Peace, love and good eats; from our empty nest to yours.
Mr. EN’s Take on This Recipe: Surprise! Mr. EN was out of town when I made this so I shared it with my 88 year old, 100% Italian mother who said: “This is good. What kind of cheese is in the polenta? That’s not Parmesan.” 😊
Easy Shrimp and Grits (Polenta)
Yield 2 servings
- 10-12 shrimp (size 26-30) raw, peeled and deveined
- 3-4 slices bacon, raw, chopped
- ½ cup coarse ground grits/cornmeal
- 1 cup low-sodium chicken stock or broth
- 1 cup water
- ¾ cup, high-quality, sharp cheddar cheese, grated
- 1 tablespoon butter
- ¼ teaspoon ground cayenne pepper
- smoked paprika
- crushed red pepper flakes
- 1 large clove garlic, crushed
- 1-2 teaspoons fresh lemon juice
- ¼-1/2 cup thinly sliced green onions
- 2 tablespoons chopped parsley
- In a medium size pot, bring water and stock or broth to a boil.
- Add cayenne pepper, a dash of salt and a light sprinkling of crushed red pepper flakes.
- Stir in the grits and cook, stirring often, over medium low-heat, until water is absorbed, about 20 to 25 minutes.

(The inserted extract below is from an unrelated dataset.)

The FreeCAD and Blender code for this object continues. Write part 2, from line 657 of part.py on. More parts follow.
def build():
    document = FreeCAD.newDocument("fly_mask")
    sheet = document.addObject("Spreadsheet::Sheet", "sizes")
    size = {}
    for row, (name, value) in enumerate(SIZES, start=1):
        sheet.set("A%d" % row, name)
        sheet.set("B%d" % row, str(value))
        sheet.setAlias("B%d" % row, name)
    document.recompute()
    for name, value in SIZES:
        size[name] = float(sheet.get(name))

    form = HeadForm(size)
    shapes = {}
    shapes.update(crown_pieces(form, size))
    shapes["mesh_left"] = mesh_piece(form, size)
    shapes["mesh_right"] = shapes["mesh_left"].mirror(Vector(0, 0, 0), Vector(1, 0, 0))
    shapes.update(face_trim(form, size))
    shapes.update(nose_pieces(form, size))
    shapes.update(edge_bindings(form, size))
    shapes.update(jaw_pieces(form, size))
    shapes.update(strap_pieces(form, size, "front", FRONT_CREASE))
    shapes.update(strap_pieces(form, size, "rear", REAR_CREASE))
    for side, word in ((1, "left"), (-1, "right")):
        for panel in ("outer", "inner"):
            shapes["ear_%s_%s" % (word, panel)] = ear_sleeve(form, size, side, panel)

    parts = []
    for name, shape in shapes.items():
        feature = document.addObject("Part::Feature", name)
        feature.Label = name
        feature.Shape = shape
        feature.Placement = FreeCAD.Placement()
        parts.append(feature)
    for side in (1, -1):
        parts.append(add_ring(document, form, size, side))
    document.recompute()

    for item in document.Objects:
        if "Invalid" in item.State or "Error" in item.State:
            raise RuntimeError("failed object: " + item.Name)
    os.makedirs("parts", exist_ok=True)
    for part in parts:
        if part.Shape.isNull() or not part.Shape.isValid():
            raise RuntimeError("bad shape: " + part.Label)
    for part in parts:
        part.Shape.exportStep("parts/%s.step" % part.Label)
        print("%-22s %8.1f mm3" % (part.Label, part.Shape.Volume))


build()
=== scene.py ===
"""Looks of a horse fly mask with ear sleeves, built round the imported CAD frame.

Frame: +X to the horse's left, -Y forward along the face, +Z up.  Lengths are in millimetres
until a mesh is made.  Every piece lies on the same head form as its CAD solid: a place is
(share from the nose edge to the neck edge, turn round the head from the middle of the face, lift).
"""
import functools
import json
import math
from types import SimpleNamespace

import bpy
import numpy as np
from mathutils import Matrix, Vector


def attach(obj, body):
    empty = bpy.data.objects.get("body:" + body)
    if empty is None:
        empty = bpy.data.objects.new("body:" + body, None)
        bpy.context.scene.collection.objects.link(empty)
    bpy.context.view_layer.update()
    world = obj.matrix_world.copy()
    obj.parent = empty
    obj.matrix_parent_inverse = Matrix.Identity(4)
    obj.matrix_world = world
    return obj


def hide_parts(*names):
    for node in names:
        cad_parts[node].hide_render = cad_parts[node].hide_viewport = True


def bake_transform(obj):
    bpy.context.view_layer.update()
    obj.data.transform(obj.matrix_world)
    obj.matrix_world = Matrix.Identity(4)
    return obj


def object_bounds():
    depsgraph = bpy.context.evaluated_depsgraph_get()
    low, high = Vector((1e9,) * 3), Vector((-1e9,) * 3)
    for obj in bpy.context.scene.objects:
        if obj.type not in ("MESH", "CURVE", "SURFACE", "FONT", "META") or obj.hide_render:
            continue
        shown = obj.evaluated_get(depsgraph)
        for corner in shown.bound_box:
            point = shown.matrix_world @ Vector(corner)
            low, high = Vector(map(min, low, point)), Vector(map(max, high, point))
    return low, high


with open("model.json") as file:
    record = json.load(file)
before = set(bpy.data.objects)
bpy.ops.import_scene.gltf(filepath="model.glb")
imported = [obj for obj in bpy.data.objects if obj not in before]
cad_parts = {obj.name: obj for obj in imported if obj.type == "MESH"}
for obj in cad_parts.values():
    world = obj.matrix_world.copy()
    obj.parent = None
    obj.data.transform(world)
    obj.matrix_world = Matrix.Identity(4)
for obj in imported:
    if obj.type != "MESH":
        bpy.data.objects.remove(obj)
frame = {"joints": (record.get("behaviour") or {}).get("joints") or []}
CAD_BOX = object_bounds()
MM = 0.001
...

- While the grits are cooking (keep stirring them though!) pat the shrimp dry and sprinkle with a little salt, pepper, and smoked paprika.
- Fry the bacon in a large skillet until browned; drain well and remove from pan.

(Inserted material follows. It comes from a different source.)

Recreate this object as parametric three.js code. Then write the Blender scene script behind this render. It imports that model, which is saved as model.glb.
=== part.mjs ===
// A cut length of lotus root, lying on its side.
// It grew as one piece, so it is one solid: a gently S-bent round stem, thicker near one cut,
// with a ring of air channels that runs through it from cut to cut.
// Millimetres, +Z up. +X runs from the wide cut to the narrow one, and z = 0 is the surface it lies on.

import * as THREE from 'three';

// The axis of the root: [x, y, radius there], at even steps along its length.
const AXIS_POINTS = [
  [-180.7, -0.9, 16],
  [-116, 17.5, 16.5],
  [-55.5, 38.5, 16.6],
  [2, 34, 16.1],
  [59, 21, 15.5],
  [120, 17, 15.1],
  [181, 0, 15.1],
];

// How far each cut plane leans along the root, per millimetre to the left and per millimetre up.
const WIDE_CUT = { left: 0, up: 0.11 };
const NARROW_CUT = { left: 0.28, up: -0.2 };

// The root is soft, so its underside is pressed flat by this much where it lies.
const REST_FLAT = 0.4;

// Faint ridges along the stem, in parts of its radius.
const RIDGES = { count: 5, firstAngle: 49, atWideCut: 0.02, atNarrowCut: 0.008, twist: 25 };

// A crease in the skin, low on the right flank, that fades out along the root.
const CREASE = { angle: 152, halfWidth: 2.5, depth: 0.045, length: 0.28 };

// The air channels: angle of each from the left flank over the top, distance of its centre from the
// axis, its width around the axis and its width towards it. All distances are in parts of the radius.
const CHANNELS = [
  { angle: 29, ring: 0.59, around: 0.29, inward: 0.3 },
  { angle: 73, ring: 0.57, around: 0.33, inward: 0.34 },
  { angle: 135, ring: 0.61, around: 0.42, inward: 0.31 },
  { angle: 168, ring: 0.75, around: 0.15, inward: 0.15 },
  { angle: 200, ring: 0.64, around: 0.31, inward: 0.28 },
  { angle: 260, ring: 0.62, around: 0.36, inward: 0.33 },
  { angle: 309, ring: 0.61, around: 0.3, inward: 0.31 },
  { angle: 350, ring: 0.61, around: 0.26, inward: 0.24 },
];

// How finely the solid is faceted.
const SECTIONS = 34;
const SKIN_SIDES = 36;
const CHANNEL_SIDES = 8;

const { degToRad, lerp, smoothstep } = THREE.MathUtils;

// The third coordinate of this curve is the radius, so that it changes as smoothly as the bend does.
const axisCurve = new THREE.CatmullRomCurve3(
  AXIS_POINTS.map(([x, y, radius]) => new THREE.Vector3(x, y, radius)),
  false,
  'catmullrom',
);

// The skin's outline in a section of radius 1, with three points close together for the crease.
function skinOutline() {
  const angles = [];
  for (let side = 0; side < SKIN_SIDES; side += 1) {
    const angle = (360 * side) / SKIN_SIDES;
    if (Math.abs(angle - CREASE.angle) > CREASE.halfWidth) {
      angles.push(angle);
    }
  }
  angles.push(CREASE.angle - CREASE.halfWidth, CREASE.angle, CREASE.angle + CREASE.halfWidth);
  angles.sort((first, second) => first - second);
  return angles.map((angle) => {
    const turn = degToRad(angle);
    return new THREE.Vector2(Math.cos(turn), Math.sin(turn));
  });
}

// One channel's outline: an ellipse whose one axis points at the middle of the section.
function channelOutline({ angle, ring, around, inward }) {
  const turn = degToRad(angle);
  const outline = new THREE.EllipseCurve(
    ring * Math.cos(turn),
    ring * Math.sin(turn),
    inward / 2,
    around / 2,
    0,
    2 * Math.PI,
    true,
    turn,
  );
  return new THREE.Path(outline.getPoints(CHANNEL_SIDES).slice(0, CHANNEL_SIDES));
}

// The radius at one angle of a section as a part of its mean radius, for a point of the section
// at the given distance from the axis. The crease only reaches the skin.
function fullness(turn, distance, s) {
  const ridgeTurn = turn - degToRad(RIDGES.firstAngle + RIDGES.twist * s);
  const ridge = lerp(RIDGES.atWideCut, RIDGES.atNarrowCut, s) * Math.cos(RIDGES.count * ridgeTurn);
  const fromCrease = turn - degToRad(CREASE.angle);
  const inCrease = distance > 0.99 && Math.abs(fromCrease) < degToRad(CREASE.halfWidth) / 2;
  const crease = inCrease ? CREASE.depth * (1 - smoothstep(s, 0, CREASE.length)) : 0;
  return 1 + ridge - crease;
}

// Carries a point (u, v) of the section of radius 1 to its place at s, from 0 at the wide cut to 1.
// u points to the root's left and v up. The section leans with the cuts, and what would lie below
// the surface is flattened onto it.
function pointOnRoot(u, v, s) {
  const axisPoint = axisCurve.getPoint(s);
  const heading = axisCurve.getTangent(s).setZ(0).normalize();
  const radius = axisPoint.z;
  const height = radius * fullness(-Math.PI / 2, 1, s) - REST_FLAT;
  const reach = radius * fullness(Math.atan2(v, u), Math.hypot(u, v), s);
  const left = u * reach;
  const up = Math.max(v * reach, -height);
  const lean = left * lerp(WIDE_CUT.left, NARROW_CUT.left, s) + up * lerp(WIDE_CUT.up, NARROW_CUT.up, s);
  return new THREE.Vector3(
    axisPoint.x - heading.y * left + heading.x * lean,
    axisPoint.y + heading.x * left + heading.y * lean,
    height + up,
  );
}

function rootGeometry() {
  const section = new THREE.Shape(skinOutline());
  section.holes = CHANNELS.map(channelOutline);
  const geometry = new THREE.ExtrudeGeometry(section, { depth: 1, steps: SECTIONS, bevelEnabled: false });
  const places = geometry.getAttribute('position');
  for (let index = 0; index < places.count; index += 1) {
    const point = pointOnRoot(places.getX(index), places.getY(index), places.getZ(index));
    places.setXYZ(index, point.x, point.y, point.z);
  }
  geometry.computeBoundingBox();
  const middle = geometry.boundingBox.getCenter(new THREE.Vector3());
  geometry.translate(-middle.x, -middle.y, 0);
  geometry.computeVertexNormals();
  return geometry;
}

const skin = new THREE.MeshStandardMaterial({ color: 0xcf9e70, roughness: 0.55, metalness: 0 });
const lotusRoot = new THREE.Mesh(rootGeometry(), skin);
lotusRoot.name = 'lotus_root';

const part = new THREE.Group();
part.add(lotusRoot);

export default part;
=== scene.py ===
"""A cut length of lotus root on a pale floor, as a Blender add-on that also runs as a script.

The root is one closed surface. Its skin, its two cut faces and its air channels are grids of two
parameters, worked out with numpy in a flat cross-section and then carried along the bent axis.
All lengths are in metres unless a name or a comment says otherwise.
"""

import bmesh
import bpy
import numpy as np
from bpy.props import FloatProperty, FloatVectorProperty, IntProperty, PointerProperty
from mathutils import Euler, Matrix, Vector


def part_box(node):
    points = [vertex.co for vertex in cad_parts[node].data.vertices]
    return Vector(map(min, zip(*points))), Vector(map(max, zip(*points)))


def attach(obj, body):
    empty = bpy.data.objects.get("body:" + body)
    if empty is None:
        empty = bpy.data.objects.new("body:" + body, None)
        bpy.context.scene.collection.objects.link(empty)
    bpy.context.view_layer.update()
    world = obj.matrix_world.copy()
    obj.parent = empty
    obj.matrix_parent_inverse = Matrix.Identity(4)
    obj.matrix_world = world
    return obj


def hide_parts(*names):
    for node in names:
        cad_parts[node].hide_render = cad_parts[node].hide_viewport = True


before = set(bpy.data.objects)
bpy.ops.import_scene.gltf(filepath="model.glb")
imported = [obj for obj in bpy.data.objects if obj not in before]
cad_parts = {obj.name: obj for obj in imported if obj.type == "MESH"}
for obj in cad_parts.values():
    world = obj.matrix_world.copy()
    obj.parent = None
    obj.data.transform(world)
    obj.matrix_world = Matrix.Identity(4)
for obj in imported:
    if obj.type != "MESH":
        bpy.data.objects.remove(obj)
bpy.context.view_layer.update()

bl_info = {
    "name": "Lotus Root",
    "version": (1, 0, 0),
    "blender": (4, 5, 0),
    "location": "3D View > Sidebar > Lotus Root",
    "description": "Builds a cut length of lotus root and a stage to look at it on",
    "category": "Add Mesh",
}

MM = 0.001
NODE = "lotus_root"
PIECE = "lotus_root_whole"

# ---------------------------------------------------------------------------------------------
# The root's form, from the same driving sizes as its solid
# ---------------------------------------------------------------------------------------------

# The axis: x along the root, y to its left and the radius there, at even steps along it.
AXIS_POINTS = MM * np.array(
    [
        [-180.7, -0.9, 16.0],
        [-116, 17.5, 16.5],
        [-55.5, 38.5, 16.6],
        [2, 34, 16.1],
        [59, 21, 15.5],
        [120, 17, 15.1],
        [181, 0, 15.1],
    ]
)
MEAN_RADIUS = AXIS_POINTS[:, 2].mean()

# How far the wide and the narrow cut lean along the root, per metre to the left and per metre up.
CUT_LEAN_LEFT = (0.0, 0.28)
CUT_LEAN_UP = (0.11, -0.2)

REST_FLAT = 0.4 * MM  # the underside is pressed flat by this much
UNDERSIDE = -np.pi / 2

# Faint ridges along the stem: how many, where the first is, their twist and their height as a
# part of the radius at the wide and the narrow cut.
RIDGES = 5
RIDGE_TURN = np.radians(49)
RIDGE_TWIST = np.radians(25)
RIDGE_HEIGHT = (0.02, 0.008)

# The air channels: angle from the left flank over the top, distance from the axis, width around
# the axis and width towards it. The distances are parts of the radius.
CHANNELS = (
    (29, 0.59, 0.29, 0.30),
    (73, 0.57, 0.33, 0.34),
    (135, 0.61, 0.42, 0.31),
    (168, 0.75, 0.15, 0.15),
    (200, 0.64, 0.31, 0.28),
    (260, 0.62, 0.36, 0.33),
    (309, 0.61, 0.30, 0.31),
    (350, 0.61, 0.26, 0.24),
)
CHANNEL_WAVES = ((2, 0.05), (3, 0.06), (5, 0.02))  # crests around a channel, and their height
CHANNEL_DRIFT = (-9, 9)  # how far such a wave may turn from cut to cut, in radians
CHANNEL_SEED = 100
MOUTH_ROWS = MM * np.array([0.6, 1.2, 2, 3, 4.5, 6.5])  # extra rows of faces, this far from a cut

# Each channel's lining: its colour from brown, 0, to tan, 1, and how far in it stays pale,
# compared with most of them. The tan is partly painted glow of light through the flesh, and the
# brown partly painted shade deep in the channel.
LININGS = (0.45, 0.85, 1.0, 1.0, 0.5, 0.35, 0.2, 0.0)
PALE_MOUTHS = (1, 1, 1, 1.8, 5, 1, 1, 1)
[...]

- In the same pan that you cooked the bacon in (with a little bacon grease left in it) add the shrimp. Cook until the shrimp slightly browns on one side, then flip the shrimp over and add the lemon juice, chopped bacon, parsley, scallions, and garlic. (Hold just a little cheese, scallions and parsley back for garnish.) Sauté for 3 minutes more.
- When done, remove the cooked grits/polenta from heat and stir in the butter and cheese.
- Divide the shrimp mixture and cooked grits into two portions and sprinkle with a little extra cheese, parsley and scallions.
- To lower the sodium use water or zero-sodium stock or broth and low-sodium bacon and cheese. You can also skip the added salt.
- If you love garlic (I do!) add 2-3 cloves of smashes roasted garlic to the grits/polenta near the end of the cooking time.
Serving Size about 1 1/2 cups
Amount Per Serving
% Daily Value
Total Fat 24 g
Unsaturated Fat 12 g
Cholesterol 124 mg
Sodium 911 mg
Total Carbohydrates 35 g
Dietary Fiber 2 g
Protein 30 g
* Percent Daily Values are based on a 2,000 calorie diet. Your daily values may be higher or lower depending on your calorie needs.